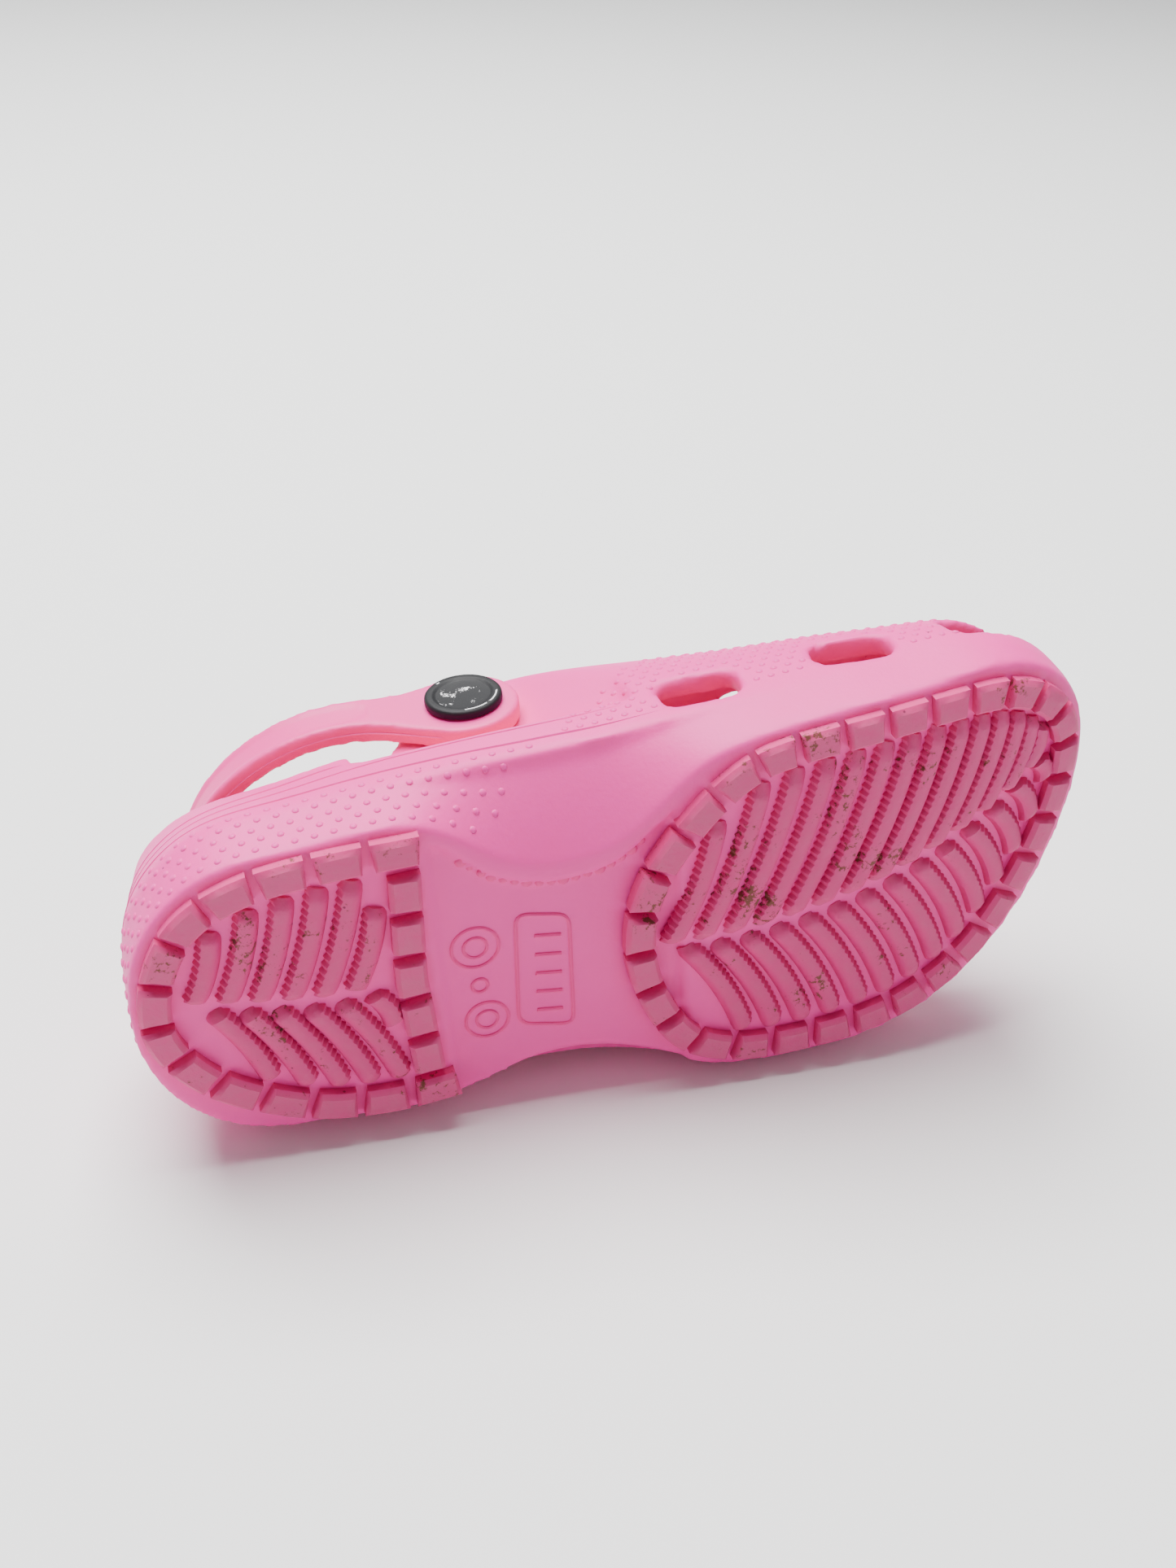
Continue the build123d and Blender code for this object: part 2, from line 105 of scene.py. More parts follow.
@dataclass(frozen=True)
class Pattern:
    """The clog's outline and heights, drawn in millimetres on a last with its heel at x = 4."""

    scale: Vector = field(default_factory=lambda: Vector((205 / 198.3, 90 / 87, 78 / 75.5)))
    middle: Vector = field(default_factory=lambda: Vector((103.15, 4.7, 0.0)))
    heel_x: float = 4.0
    toe_x: float = 202.3
    wide_z: float = 16.0
    lug: float = 2.9
    toe_spring: float = 9.3
    spring_start: float = 0.71
    foot_line: Table = ((4, 1.5), (40, 2), (75, 2.5), (105, 4), (140, 3.5), (170, 0), (190, -6),
                        (202.3, -12))
    rim_in: Table = ((34, 34.5), (60, 36.4), (92, 38.3), (124, 41.0), (150, 41.2), (170, 38.8))
    rim_out: Table = ((34, 33.2), (60, 35.8), (82, 36.2), (98, 38.2), (114, 42.0), (132, 44.4), (150, 45.0))
    collar: Table = ((2, 44.5), (12, 43.6), (24, 41.2), (36, 38.4), (48, 36.3), (57, 35.2), (62, 38.0))

    def at(self, x: float, y: float, z: float) -> Vector:
        """Place of a pattern point in the row frame, in metres."""
        p = Vector((x, y, z)) - self.middle
        return Vector((p.x * self.scale.x, p.y * self.scale.y, p.z * self.scale.z)) * MM

    def underside(self, x: float) -> float:
        """Height of the tread's ground face over the floor at a row-frame x, in metres."""
        length = 205.0
        start = (self.spring_start - 0.5) * length
        run = length / 2 - start
        radius = (run ** 2 + self.toe_spring ** 2) / (2 * self.toe_spring)
        reach = min(max(x / MM - start, 0.0), radius * 0.9)
        return (radius - math.sqrt(radius ** 2 - reach ** 2)) * MM

    def rim(self, x: float, side: Side) -> float:
        """Y of the widest line at a pattern x, in pattern millimetres."""
        table = self.rim_in if side is Side.INNER else self.rim_out
        width = smooth(table, x)
        toe_start = 170.0 if side is Side.INNER else 150.0
        power, reach = 2.15, 0.0
        if x < 34.0:
            reach = (34.0 - x) / (34.0 - self.heel_x)
        elif x > toe_start:
            reach = (x - toe_start) / (self.toe_x - toe_start)
            power = 1.82 if side is Side.INNER else 1.95
        share = (1 - min(reach, 1.0) ** power) ** (1 / power)
        return smooth(self.foot_line, x) + side.value * width * share

    def rim_loop(self, steps: int = 900) -> list[Vector]:
        """Even points of the closed widest line, from the heel along the inner side and back."""
        middle, half = (self.heel_x + self.toe_x) / 2, (self.toe_x - self.heel_x) / 2
        ring = []
        for i in range(steps):
            turn = 2 * math.pi * i / steps
            x = middle - half * math.cos(turn)
            ring.append(self.at(x, self.rim(x, Side.INNER if turn < math.pi else Side.OUTER), self.wide_z))
        return even(ring, steps, closed=True)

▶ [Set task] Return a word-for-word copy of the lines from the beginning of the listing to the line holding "clog's outline and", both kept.

▶ [Solution to the exercise]
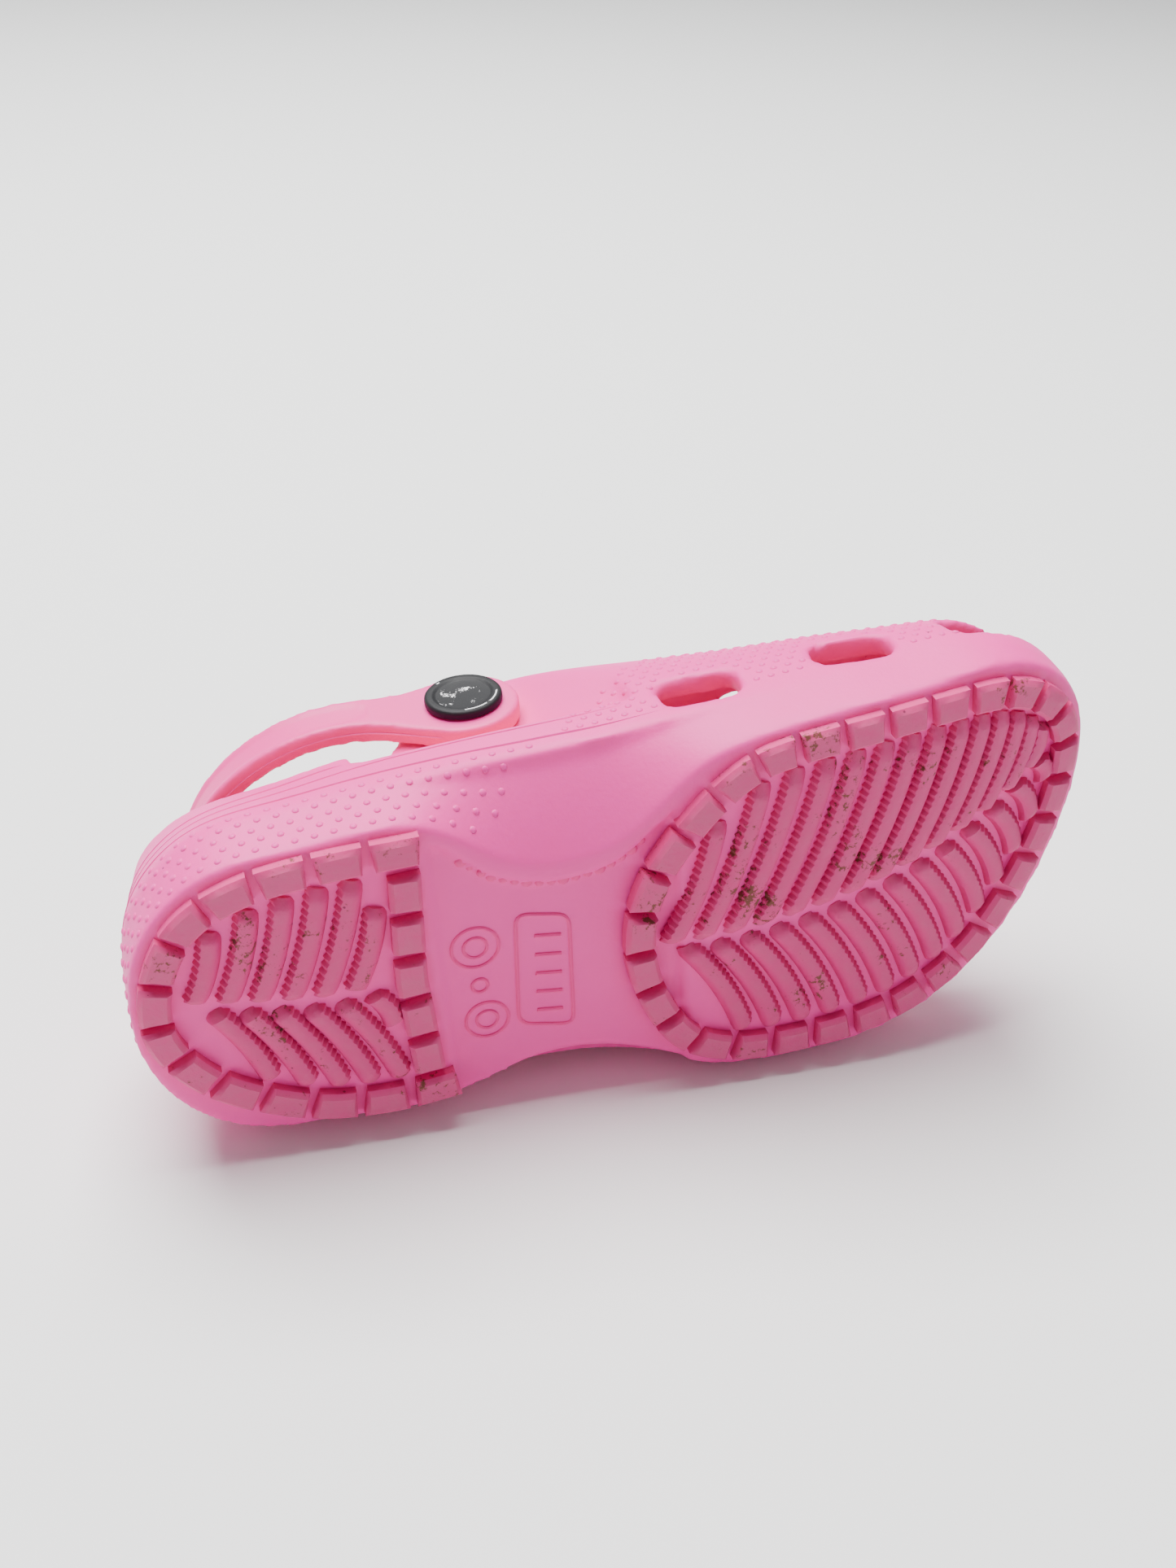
Continue the build123d and Blender code for this object: part 2, from line 105 of scene.py. More parts follow.
@dataclass(frozen=True)
class Pattern:
    """The clog's outline and heights, drawn in millimetres on a last with its heel at x = 4."""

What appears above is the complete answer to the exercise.